Almost anything — a fight over a woman, a drug deal gone bad — can prompt violent escalations between gangs. The groups fight and kill as they ply various criminal trades involving drugs, prostitution and white-collar crimes such as counterfeiting and check forgery, Hock said. The spurts of violence end when police make enough arrests.
The problem is not confined to one area; it's all over the city, he said.
On patrol on the northeast side, officers ride by tire shops and garages, churches, apartment complexes, small homes and the occasional vacant lot. At Sooner Haven, most people out and about on a recent November night were young children. One boy carried a puppy he said was named Misty.
Elementary-age kids played together on a central play structure that police say doubles as a popular spot for drug dealers.
“By and large the people living here are good people,” said officer Karl Pulliam, who joined the force three years ago and whose patrol area includes Sooner Haven. “They're just trying to make it.”
Making the choice
Back at Prospect Baptist Church, the youth pastor shares with a group of middle school students a story from his days as a high school football player.

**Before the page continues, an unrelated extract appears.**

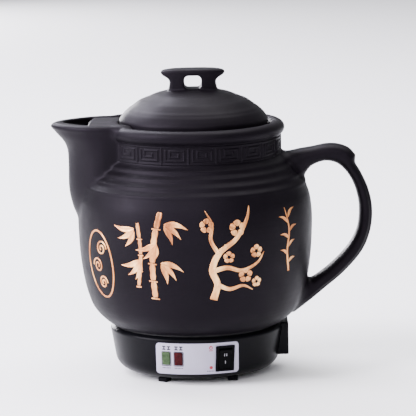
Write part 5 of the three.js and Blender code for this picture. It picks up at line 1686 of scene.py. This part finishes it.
def inner_finish(name, colour, roughness, metallic, grain):
    """A finish for a CAD node from its colour, roughness, metal share and grain."""
    dark = tuple(value * 0.8 for value in colour)
    light = tuple(min(1, value * 1.15) for value in colour)
    return mottled_finish(
        f"{name}_finish", [(0.3, dark), (0.7, light)], mottle=(grain, 4.0),
        satin=(roughness - 0.06, roughness + 0.08), satin_noise=(grain * 2, 3.0),
        grain=(0.00004, 0.5, grain * 6, 2.0), Metallic=metallic,
    )


ready = {name: inner_finish(name, *values) for name, values in inner_finishes.items()}
slot_of = {entry["node"]: entry["material_slot"] for entry in frame["record"]["subparts"]}
dressed = 0
for node, solid in frame["nodes"].items():
    if solid.hide_render or slot_of[node] not in ready:
        continue
    solid.data.materials.clear()
    solid.data.materials.append(ready[slot_of[node]])
    dressed += 1
print("CAD nodes dressed:", dressed)

# %% [markdown]
# Floor and light
#
# A pale floor and six soft lights, as on a product table. The strongest stands on the left, like a
# window, and lays the grey-violet sheen on lid, shoulder and spout. Two stand behind on the left, one
# high and one low, and draw the rim and the spout out of the dark. A broad one fills the front, a small
# one adds a narrower gleam beside it, and a large one hangs overhead.

# %% Floor
floor_reach, floor_sides = 9.0, 96
floor_mesh = bpy.data.meshes.new("floor")
floor_turns = np.linspace(0, 2 * math.pi, floor_sides, endpoint=False)
floor_points = [(floor_reach * math.cos(t), floor_reach * math.sin(t), 0) for t in floor_turns]
floor_mesh.from_pydata(floor_points, [], [tuple(range(floor_sides))])
floor = put_in_scene("floor", floor_mesh)
floor_paint, _, floor_shader = new_material("floor_paint", Roughness=0.9, Specular_IOR_Level=0.1)
floor_shader.inputs["Base Color"].default_value = (0.86, 0.86, 0.87, 1)
floor_mesh.materials.append(floor_paint)

# %% [markdown]
# Every light is a round panel aimed at the pot. Large panels give broad soft edges, as on the burnished
# clay, and a faint even sky keeps the shadows open.

# %% Lights
world = bpy.data.worlds.new("studio")
world.use_nodes = True
world.node_tree.nodes["Background"].inputs["Color"].default_value = (0.9, 0.91, 0.95, 1)
world.node_tree.nodes["Background"].inputs["Strength"].default_value = 0.48
bpy.context.scene.world = world


def soft_light(name, place, size, power, colour=(1, 1, 1)):
    """A round panel of light that faces the pot."""
    lamp = bpy.data.lights.new(name, "AREA")
    lamp.shape = "DISK"
    lamp.size = size
    lamp.energy = power
    lamp.color = colour
    holder = put_in_scene(name, lamp)
    holder.location = place
    holder.rotation_euler = (aim - Vector(place)).to_track_quat("-Z", "Y").to_euler()


soft_light("window_left", (-2.0, -0.65, 1.15), 1.8, 205, (0.93, 0.89, 1.0))
soft_light("window_back_left", (-1.1, 1.5, 1.7), 1.6, 130, (0.9, 0.88, 1.0))
soft_light("window_back_low", (-0.95, 3.0, 0.45), 0.8, 60, (0.96, 0.94, 1.0))
soft_light("front_fill", (-0.1, -2.4, 1.5), 2.2, 62, (0.97, 0.95, 1.0))
soft_light("spot_front", (-0.75, -0.62, 1.4), 0.3, 14, (0.95, 0.93, 1.0))
soft_light("overhead", (0.3, 0.5, 2.6), 2.4, 105)

# %% [markdown]
# Finish
#
# The view layer is brought up to date.

# %% Finish
bpy.context.view_layer.update()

A rival teammate — who happened to be a drug dealer — was threatened by Walker's up-and-coming position on the team. The rival shoved him at practice, trying to provoke a fight.
Walker walked away because he had a lot to lose. The story ending is met with disbelief and a few giggles from the 17 neighborhood kids listening.
“You have to make that choice,” says Walker, an insurance agent who grew up in Oklahoma City. “Am I going to be different or am I going to be like everybody else?”
The children spend three hours at the church, singing gospel songs and “Happy Birthday,” eating, dancing and generally having fun, before parents arrive to take them home.
It's dark outside as boys erupt into a game of tag in front of the hall.
A small boy in a plaid jacket ducks out of the game of chase. He walks away from the church and into the neighborhood, alone.